Kagame himself was asked about Lee Kuan Yew (LKY) soon after the Singaporean founding father’s death. He responded “Evidently, an inspiration. A great man, driven by great principles and who achieved great things with a small country. LKY has transformed Singapore and the lives of his people. This is also what we are doing in Rwanda".
However, even LKY’s methods of controlling the press have been learned. In Rwanda, Article 38 of the Constitution states that “Freedom of press, of expression, and of access to information are recognised and guaranteed by the State”. However, the press is often limited, in an almost identical fashion to Singapore, using laws that criminalise any media that breed hate or genocidal ideology, incite insurrection among the population, threaten national security, or are deemed genocide denial.
Since 2013, China has become Rwanda’s biggest trading partner and project contractor. Rwanda has also welcomed and actively invited Chinese business in Rwanda. Star Times, a Chinese TV provider, began its overseas expansion in Rwanda in 2008, and now rivals Africa’s largest TV provider DSTV in 30 countries on the continent. Chinese engineers designed and built the tallest building in Rwanda – Kigali City Tower, the Rwandan Foreign Ministry building, Rwanda’s Amahoro National Stadium, and 80 percent of the country’s roads. Rwanda and Singapore have also had strong relations, with Kagame making his second visit to Singapore in 2015. Singapore is also Rwanda’s sixth largest export destination, buying exports worth 20.2 million USD, and investing 150 million USD in Rwanda. Singapore has also contributed heavily to Kigali’s urban planning, as well as Rwanda’s aviation and technological industries.

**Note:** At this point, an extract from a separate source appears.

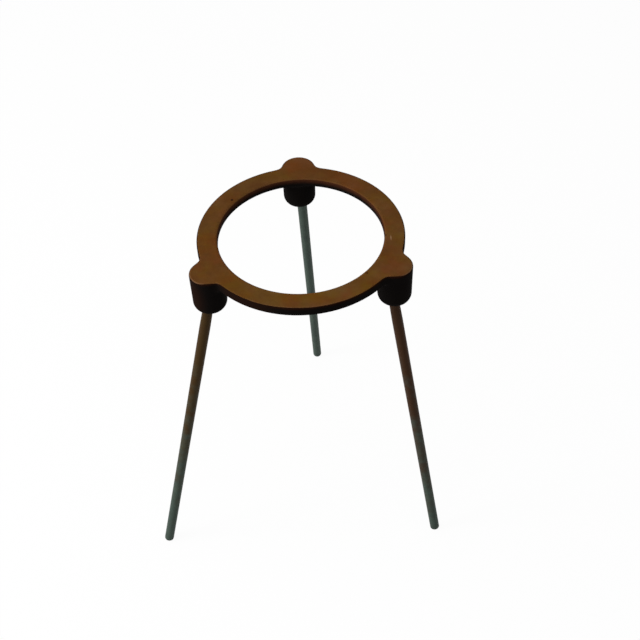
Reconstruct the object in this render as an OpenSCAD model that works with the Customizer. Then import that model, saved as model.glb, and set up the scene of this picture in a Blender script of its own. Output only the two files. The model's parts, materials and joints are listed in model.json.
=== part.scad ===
/* [Ring] */
// Outside diameter of the flat ring
ring_od = 127; // [120:0.5:134]
// Diameter of the opening that the flame and the vessel's base reach through
ring_id = 101.6; // [90:0.5:104]
// Thickness of the ring
ring_t = 6; // [4:0.1:7]
// Radius that breaks every edge of the ring and its lugs
edge_r = 0.8; // [0.4:0.1:1.2]

/* [Lugs and bosses] */
// Radius of the circle that the three bosses' axes stand on
boss_circle_r = 63.5; // [62:0.1:66]
// How far that circle's centre stands off the ring's axis, towards the left
boss_shift = 0.5; // [0:0.1:1]
// Radius of each lug and of the top of the boss under it
lug_r = 10.7; // [10.5:0.1:12.5]
// Radius of the hollow blend between a lug and the ring's rim
blend_r = 4.5; // [2:0.1:6]
// Height of a boss, from the ring's top face to the boss's lower face
boss_h = 28.4; // [24:0.1:32]
// Draft of the boss below the ring, in degrees
boss_draft = 0.7; // [0.5:0.1:1.5]
// Radius of the rounded lower rim of a boss
boss_rim_r = 5; // [2:0.1:5]

/* [Legs] */
// Overall height of the stand, floor to top face
stand_h = 236; // [180:1:300]
// Diameter of the leg rod
rod_d = 6.35; // [6.1:0.05:8]
// Radius that breaks the edge of a rod's foot
foot_r = 1.5; // [0.4:0.1:1.5]
// Radial clearance of a rod in its bore
rod_clearance = 0.05; // [0.02:0.01:0.1]
// Depth of a leg bore along its axis, from the boss's lower face
bore_depth = 16; // [12:0.5:18]

/* [Rear boss and leg] */
// Compass angle of the rear boss on its circle, in degrees
rear_at = 90; // [88:0.1:92]
// Lean of the rear leg from the vertical, in degrees
rear_lean = 12.7; // [8:0.1:16]
// Turn of the rear leg's lean away from straight outward, in degrees
rear_turn = -7; // [-16:0.5:16]
// How far outward of the boss's axis the rear bore opens
rear_out = 1.5; // [-2:0.1:2.5]
// How far to the counterclockwise side of the boss's axis the rear bore opens
rear_side = -1.1; // [-1.5:0.1:1.5]

/* [Left boss and leg] */
// Compass angle of the left boss on its circle, in degrees
left_at = 208.7; // [207:0.1:213]
// Lean of the left leg from the vertical, in degrees
left_lean = 14.9; // [8:0.1:16]
// Turn of the left leg's lean away from straight outward, in degrees
left_turn = 2.5; // [-16:0.5:16]
// How far outward of the boss's axis the left bore opens
left_out = 2; // [-2:0.1:2.5]
// How far to the counterclockwise side of the boss's axis the left bore opens
left_side = 0.1; // [-1.5:0.1:1.5]

/* [Right boss and leg] */
// Compass angle of the right boss on its circle, in degrees
right_at = 331.4; // [327:0.1:333]
// Lean of the right leg from the vertical, in degrees
right_lean = 11.8; // [8:0.1:16]
// Turn of the right leg's lean away from straight outward, in degrees
right_turn = -15; // [-16:0.5:16]
// How far outward of the boss's axis the right bore opens
right_out = -0.7; // [-2:0.1:2.5]
// How far to the counterclockwise side of the boss's axis the right bore opens
right_side = 0.2; // [-1.5:0.1:1.5]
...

The models of governance adopted by China and Singapore that prioritise stability and economic growth over personal and social freedoms have long been praised and critiqued by many, and a similar discourse has begun among Africans – with some encouraging other nations to learn from Rwanda while others stress the civil liberties that have been lost since Kagame’s rise. Ultimately however, Deng Xiaoping and LKY were both lionised not only because of their ability to achieve higher standards of living and economic growth, but because they were rare examples of autocrats who managed to develop institutions – although often reliant on the ruling party – that nonetheless have outlived their own rule. The question still stands however, whether Kagame will be able to achieve that same goal. Rwanda, in the footsteps of Singapore and China, offers the world a new exemplar of governance policy, which, as the first of its kind outside Asia, suggests a shift in notions of ideal government.